**Goal**
Reproduce the following material exactly, including every line.

**Source material**
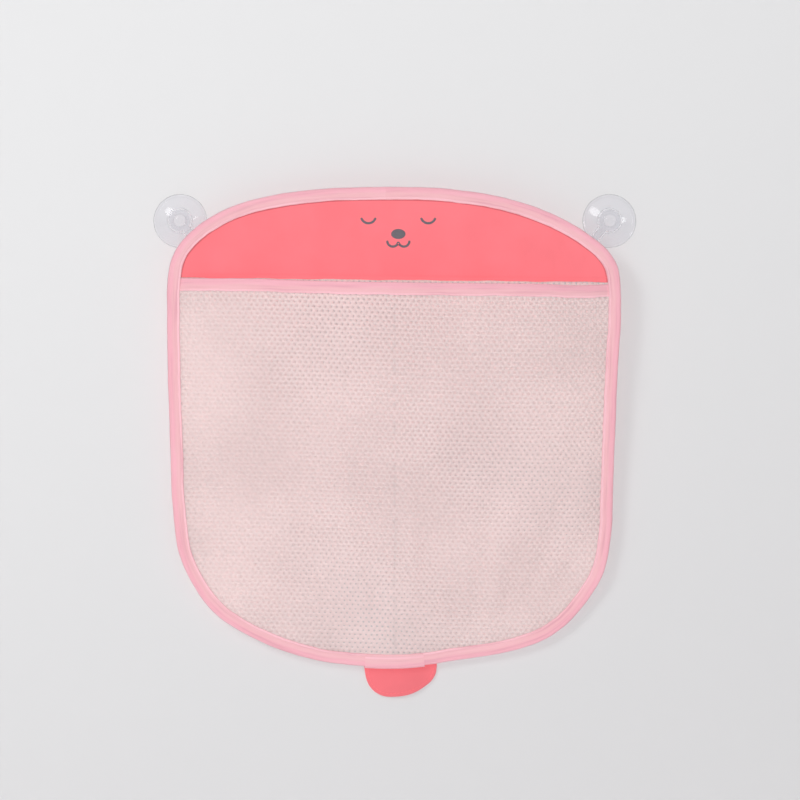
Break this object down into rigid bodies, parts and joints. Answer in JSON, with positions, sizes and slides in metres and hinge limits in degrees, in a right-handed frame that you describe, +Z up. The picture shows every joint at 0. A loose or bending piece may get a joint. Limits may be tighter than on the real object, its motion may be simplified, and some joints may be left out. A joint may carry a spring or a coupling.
{
  "type": "bath toy organizer",
  "caption": "Wall-hung net bag for bath toys: a slack net pocket under a cloth head panel, edged with folded tape, with a small tail, on the clear hooks of suction cups.",
  "frame": {"origin": "on the wall's surface, midway between the two suction cups' centres", "axes": "+X to the viewer's right, +Y into the wall, +Z up"},
  "size_m": [0.4054, 0.051, 0.4271],
  "materials": {
    "cup_clear": "clear soft PVC, glossy",
    "hook_clear": "clear hard moulded plastic, glossy",
    "coral_cloth": "coated plain-weave cloth, coral, dull sheen",
    "net": "knitted polyester net, pale pink, matt",
    "tape": "woven polyester binding tape, pale pink, matt",
    "ink": "screen print, dark grey, matt"
  },
  "bodies": {
    "root": {"left_suction_cup": "cup_clear", "right_suction_cup": "cup_clear"},
    "left_hook": {"left_cup_hook": "hook_clear"},
    "right_hook": {"right_cup_hook": "hook_clear"},
    "bag": {"head_panel": "coral_cloth", "back_net": "net", "edge_binding": "tape", "left_hanging_loop": "tape", "right_hanging_loop": "tape", "print_left_eye": "ink", "print_right_eye": "ink", "print_nose": "ink", "print_mouth": "ink"},
    "pocket_front": {"pocket_front_net": "net", "mouth_binding": "tape"},
    "tail": {"tail": "coral_cloth"}
  },
  "joints": [
    {"name": "left_hook_swivel", "type": "hinge", "parent": "root", "child": "left_hook", "pos_m": [-0.1802, -0.0099, 0], "axis": [0, 1, 0], "range_deg": [-4, 4]},
    {"name": "right_hook_swivel", "type": "hinge", "parent": "root", "child": "right_hook", "pos_m": [0.1802, -0.0099, 0], "axis": [0, 1, 0], "range_deg": [-4, 4]},
    {"name": "bag_swing", "type": "hinge", "parent": "root", "child": "bag", "pos_m": [0, -0.0139, -0.01992], "axis": [-1, 0, 0], "range_deg": [0, 25]},
    {"name": "pocket_open", "type": "hinge", "parent": "bag", "child": "pocket_front", "pos_m": [0, -0.00607, -0.36381], "axis": [1, 0, 0], "range_deg": [0, 10], "stiffness_Nm_per_rad": 0.15, "springref_deg": -11.46},
    {"name": "tail_flap", "type": "hinge", "parent": "bag", "child": "tail", "pos_m": [0.0048, -0.001, -0.37464], "axis": [-1, 0, 0], "range_deg": [0, 75]}
  ]
}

**Complete answer**
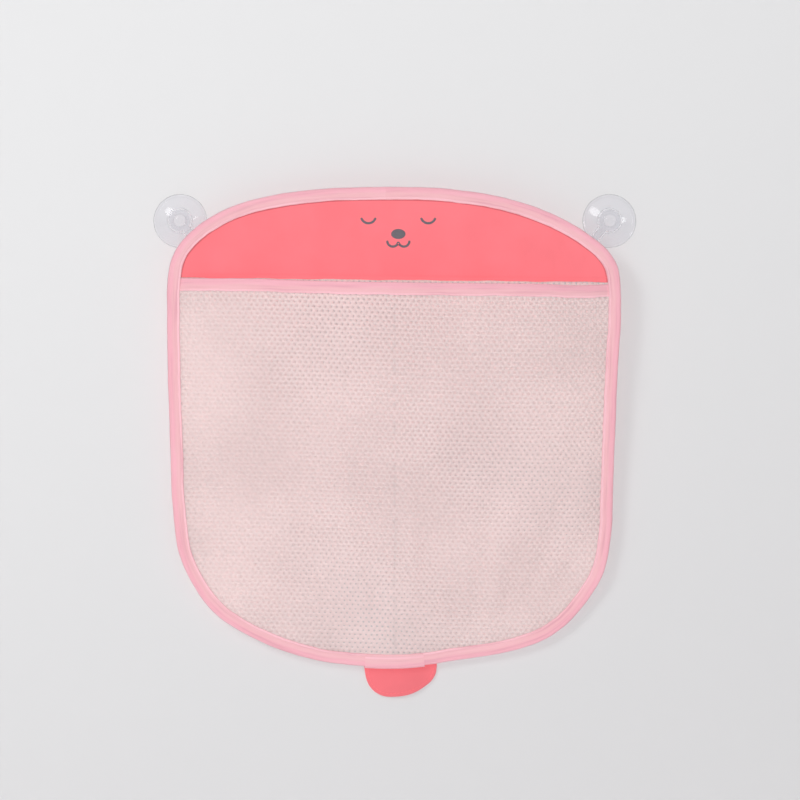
Break this object down into rigid bodies, parts and joints. Answer in JSON, with positions, sizes and slides in metres and hinge limits in degrees, in a right-handed frame that you describe, +Z up. The picture shows every joint at 0. A loose or bending piece may get a joint. Limits may be tighter than on the real object, its motion may be simplified, and some joints may be left out. A joint may carry a spring or a coupling.
{
  "type": "bath toy organizer",
  "caption": "Wall-hung net bag for bath toys: a slack net pocket under a cloth head panel, edged with folded tape, with a small tail, on the clear hooks of suction cups.",
  "frame": {"origin": "on the wall's surface, midway between the two suction cups' centres", "axes": "+X to the viewer's right, +Y into the wall, +Z up"},
  "size_m": [0.4054, 0.051, 0.4271],
  "materials": {
    "cup_clear": "clear soft PVC, glossy",
    "hook_clear": "clear hard moulded plastic, glossy",
    "coral_cloth": "coated plain-weave cloth, coral, dull sheen",
    "net": "knitted polyester net, pale pink, matt",
    "tape": "woven polyester binding tape, pale pink, matt",
    "ink": "screen print, dark grey, matt"
  },
  "bodies": {
    "root": {"left_suction_cup": "cup_clear", "right_suction_cup": "cup_clear"},
    "left_hook": {"left_cup_hook": "hook_clear"},
    "right_hook": {"right_cup_hook": "hook_clear"},
    "bag": {"head_panel": "coral_cloth", "back_net": "net", "edge_binding": "tape", "left_hanging_loop": "tape", "right_hanging_loop": "tape", "print_left_eye": "ink", "print_right_eye": "ink", "print_nose": "ink", "print_mouth": "ink"},
    "pocket_front": {"pocket_front_net": "net", "mouth_binding": "tape"},
    "tail": {"tail": "coral_cloth"}
  },
  "joints": [
    {"name": "left_hook_swivel", "type": "hinge", "parent": "root", "child": "left_hook", "pos_m": [-0.1802, -0.0099, 0], "axis": [0, 1, 0], "range_deg": [-4, 4]},
    {"name": "right_hook_swivel", "type": "hinge", "parent": "root", "child": "right_hook", "pos_m": [0.1802, -0.0099, 0], "axis": [0, 1, 0], "range_deg": [-4, 4]},
    {"name": "bag_swing", "type": "hinge", "parent": "root", "child": "bag", "pos_m": [0, -0.0139, -0.01992], "axis": [-1, 0, 0], "range_deg": [0, 25]},
    {"name": "pocket_open", "type": "hinge", "parent": "bag", "child": "pocket_front", "pos_m": [0, -0.00607, -0.36381], "axis": [1, 0, 0], "range_deg": [0, 10], "stiffness_Nm_per_rad": 0.15, "springref_deg": -11.46},
    {"name": "tail_flap", "type": "hinge", "parent": "bag", "child": "tail", "pos_m": [0.0048, -0.001, -0.37464], "axis": [-1, 0, 0], "range_deg": [0, 75]}
  ]
}